Ben Hall of Chicago, Illinois, asks:
I just bought a new 25-watt VHF radio with a built-in AIS receiver. I began seeing AIS targets right off the bat, but got no graphic or numerical information as to their location in relation to me. A call to the manufacturer revealed that my new radio needs to know where it is before it can display data on where local targets are in relation to my position. Makes sense, but neither the VHF nor my current fixed-mount GPS have a common magic plug to export GPS output to the radio. Is there no standard plug for making these connections?
Gordon West Replies:
“There is no agreed industry-wide standard wiring interface,” comments the Radio Technical Commission for Maritime Services to the National Marine Electronics Association, so I recommend that you turn the job over to a professional NMEA marine electronics installer.
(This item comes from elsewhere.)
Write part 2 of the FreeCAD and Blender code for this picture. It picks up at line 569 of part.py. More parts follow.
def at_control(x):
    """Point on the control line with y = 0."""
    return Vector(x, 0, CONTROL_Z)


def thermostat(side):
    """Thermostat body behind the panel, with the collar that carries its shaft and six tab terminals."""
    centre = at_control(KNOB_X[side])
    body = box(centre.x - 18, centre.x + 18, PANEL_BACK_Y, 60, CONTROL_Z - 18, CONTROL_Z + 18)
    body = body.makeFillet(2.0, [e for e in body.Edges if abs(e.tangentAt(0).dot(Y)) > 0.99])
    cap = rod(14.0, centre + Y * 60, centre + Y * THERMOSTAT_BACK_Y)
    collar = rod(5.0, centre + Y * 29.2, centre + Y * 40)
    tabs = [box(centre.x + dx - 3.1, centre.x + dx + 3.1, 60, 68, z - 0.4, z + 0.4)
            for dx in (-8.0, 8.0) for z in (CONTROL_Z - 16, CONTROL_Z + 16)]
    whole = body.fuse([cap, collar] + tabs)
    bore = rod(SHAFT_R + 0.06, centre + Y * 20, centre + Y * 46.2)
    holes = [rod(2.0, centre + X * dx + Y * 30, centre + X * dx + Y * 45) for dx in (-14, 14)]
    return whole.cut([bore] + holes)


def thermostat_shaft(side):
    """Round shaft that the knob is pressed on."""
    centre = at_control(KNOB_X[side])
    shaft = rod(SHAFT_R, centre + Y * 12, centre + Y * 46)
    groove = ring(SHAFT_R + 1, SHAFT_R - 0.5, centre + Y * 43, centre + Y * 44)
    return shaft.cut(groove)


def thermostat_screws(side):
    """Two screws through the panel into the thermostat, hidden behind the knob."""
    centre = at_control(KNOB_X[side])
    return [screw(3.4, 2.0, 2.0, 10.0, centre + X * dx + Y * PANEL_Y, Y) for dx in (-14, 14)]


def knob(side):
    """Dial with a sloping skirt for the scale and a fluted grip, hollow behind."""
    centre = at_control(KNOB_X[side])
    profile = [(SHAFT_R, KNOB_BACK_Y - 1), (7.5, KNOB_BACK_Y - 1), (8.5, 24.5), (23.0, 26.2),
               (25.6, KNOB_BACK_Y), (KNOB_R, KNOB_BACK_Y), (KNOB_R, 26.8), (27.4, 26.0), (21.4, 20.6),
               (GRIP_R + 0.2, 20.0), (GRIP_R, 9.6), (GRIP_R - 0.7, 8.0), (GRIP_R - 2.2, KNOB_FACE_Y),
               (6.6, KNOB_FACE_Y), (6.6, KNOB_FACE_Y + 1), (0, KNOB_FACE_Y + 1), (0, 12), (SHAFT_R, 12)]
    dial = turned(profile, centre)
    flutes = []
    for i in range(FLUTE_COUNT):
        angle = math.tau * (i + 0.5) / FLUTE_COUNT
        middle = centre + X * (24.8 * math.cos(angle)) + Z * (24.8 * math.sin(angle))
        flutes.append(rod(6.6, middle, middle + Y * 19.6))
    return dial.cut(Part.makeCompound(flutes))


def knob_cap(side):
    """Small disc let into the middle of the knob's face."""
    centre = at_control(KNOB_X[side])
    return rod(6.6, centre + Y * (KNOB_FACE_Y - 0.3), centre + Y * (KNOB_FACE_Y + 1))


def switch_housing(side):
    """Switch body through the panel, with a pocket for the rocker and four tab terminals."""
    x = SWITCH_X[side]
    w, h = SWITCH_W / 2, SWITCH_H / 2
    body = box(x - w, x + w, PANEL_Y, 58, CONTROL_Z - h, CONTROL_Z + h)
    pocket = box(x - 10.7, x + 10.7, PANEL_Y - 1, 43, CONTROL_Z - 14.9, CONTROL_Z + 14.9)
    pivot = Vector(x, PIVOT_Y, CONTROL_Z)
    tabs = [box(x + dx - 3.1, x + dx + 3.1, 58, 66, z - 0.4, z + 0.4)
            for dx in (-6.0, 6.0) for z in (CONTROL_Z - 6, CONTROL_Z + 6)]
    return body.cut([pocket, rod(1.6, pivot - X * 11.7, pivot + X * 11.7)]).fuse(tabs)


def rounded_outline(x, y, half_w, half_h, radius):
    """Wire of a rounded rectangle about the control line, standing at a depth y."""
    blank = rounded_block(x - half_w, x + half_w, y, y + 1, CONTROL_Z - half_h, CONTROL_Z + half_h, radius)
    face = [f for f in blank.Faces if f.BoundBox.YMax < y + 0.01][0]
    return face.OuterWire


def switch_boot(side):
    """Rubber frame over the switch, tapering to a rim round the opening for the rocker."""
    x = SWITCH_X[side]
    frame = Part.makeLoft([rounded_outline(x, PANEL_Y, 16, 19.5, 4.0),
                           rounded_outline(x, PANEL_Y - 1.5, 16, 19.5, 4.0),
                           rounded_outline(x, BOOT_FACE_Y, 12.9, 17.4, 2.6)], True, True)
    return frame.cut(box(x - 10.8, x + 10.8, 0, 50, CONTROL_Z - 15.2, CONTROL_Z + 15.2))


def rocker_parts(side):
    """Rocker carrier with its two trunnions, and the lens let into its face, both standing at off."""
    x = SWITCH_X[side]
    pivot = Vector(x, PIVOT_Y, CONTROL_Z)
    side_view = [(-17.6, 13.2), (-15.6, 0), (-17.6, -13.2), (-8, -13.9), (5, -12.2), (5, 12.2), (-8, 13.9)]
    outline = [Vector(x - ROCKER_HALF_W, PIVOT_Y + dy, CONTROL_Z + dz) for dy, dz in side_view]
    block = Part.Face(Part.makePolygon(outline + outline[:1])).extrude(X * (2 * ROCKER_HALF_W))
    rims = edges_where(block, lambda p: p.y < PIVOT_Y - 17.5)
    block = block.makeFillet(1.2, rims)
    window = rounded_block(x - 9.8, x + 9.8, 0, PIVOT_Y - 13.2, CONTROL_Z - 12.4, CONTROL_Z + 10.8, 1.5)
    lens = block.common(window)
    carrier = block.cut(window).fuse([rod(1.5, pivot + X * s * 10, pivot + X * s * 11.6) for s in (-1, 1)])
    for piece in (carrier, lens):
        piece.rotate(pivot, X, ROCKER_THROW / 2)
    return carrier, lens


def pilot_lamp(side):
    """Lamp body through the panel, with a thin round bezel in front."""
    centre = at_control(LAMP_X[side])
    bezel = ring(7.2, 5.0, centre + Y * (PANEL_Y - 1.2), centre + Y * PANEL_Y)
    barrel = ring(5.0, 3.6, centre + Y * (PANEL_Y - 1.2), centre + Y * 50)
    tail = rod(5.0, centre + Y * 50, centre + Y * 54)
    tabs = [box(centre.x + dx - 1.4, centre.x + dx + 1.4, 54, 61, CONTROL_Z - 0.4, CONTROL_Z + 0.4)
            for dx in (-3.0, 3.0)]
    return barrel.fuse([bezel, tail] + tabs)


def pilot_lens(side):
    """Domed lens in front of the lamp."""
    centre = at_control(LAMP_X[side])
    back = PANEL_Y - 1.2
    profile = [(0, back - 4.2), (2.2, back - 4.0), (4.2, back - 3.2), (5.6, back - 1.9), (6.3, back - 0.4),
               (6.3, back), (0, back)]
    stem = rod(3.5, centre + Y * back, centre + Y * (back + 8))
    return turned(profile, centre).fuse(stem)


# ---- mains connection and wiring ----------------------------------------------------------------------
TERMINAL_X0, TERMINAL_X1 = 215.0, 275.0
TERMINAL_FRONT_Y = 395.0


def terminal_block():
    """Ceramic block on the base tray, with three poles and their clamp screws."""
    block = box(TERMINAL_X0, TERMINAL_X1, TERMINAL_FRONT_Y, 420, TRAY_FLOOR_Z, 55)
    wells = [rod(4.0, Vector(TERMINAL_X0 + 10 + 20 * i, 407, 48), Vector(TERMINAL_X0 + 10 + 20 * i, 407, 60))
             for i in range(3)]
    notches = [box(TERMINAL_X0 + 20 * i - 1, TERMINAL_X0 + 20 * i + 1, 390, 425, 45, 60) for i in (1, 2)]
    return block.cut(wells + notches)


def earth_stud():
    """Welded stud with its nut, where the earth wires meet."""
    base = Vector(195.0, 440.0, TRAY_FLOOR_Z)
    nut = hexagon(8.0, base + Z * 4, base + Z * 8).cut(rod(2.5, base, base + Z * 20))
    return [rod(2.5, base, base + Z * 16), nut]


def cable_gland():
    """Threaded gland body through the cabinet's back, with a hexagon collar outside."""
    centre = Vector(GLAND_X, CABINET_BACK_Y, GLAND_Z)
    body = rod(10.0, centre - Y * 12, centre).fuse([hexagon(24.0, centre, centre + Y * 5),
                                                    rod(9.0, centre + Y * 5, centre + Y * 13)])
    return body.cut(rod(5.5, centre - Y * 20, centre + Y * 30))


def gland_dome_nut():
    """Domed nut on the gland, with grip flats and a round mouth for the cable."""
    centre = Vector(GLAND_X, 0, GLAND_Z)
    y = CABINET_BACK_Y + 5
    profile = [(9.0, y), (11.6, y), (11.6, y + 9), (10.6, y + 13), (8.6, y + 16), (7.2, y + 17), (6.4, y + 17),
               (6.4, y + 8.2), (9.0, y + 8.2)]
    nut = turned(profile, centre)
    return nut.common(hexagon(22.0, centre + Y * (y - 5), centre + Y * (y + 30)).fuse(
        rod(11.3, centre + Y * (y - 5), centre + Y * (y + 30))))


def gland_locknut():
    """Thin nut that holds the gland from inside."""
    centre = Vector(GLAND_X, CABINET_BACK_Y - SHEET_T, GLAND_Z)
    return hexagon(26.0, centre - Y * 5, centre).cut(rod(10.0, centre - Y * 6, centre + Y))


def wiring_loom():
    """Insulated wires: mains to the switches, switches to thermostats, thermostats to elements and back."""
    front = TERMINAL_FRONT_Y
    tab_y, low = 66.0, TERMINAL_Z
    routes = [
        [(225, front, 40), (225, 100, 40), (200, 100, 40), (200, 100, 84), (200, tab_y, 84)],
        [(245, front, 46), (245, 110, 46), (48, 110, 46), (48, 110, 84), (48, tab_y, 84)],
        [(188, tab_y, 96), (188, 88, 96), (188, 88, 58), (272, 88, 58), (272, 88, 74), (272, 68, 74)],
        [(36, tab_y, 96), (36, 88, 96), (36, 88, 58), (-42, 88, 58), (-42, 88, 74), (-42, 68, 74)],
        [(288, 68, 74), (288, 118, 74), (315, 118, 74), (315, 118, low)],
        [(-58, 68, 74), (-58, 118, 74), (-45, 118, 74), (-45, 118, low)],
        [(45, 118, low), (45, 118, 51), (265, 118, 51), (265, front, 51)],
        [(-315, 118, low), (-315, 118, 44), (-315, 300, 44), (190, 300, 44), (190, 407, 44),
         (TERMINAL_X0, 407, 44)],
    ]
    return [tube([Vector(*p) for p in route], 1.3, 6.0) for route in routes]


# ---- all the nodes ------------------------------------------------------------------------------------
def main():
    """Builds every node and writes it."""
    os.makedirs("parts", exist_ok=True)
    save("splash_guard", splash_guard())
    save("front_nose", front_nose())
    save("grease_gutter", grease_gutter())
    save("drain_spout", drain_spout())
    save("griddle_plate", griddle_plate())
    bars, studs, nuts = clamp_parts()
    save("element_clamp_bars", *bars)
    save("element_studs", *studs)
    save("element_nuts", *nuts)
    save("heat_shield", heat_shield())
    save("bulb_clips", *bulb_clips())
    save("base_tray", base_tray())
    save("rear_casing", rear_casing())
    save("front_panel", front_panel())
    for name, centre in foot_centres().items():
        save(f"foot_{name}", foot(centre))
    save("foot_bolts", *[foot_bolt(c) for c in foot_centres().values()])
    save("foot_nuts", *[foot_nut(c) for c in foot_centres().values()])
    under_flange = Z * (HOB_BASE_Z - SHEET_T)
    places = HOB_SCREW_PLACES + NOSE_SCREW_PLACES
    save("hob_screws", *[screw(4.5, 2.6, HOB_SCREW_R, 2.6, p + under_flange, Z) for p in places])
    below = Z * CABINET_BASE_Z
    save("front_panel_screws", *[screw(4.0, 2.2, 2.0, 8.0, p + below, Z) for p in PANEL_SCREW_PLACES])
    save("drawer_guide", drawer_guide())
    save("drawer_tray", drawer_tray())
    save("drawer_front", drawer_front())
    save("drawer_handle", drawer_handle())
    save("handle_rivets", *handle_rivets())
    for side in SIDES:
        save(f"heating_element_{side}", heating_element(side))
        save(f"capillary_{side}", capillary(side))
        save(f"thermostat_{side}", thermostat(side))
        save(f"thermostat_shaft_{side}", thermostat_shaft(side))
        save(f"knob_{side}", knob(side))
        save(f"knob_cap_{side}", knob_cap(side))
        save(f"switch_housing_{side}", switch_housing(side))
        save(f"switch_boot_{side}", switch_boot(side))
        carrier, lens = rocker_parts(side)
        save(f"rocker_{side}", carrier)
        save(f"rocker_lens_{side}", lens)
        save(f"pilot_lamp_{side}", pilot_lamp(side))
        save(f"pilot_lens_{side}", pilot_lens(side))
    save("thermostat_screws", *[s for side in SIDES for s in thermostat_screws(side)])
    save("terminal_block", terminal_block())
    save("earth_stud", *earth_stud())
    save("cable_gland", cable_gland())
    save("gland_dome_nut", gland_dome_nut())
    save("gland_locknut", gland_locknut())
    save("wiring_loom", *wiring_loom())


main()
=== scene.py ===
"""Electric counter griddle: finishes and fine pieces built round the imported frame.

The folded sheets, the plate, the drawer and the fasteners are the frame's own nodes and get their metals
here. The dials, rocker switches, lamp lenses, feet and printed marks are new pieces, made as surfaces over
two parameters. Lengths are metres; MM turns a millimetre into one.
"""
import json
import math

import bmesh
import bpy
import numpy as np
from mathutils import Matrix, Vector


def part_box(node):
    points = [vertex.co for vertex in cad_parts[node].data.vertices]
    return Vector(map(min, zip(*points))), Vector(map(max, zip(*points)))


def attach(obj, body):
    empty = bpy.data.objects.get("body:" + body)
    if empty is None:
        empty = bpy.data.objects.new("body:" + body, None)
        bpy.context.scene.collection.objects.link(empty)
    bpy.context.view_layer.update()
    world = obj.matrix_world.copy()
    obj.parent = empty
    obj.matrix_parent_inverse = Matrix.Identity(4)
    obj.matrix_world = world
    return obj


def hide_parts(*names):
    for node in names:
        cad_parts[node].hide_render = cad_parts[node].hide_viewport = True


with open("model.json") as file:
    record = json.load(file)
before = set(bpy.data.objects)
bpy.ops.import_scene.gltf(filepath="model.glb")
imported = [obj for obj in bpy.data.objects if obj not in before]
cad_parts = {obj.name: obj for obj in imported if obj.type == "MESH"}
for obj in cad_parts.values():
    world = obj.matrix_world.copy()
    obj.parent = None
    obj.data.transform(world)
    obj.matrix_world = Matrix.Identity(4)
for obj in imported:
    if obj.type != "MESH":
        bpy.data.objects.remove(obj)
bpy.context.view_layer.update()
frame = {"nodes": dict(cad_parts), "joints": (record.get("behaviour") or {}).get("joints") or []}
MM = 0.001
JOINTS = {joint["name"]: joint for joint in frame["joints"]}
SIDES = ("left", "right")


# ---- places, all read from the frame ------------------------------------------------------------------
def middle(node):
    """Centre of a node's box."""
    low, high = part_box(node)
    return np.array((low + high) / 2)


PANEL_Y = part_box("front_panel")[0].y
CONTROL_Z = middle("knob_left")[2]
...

You could also dig out both instruction manuals and they will show you the NMEA output data wires from the GPS to the NMEA input on the VHF. In NMEA wiring terminology the GPS is dubbed “talker” and the marine VHF is called “listener.”
The Coast Guard wonders why the majority of DSC distress alerts it now receives through its Rescue 21 system come with no imbedded GPS data. No mystery here. Until the NMEA can get all manufacturers to make this important VHF/GPS connection via a simple common plug, we will continue to see thousands of VHF transceivers that don’t send position info with a DSC data burst.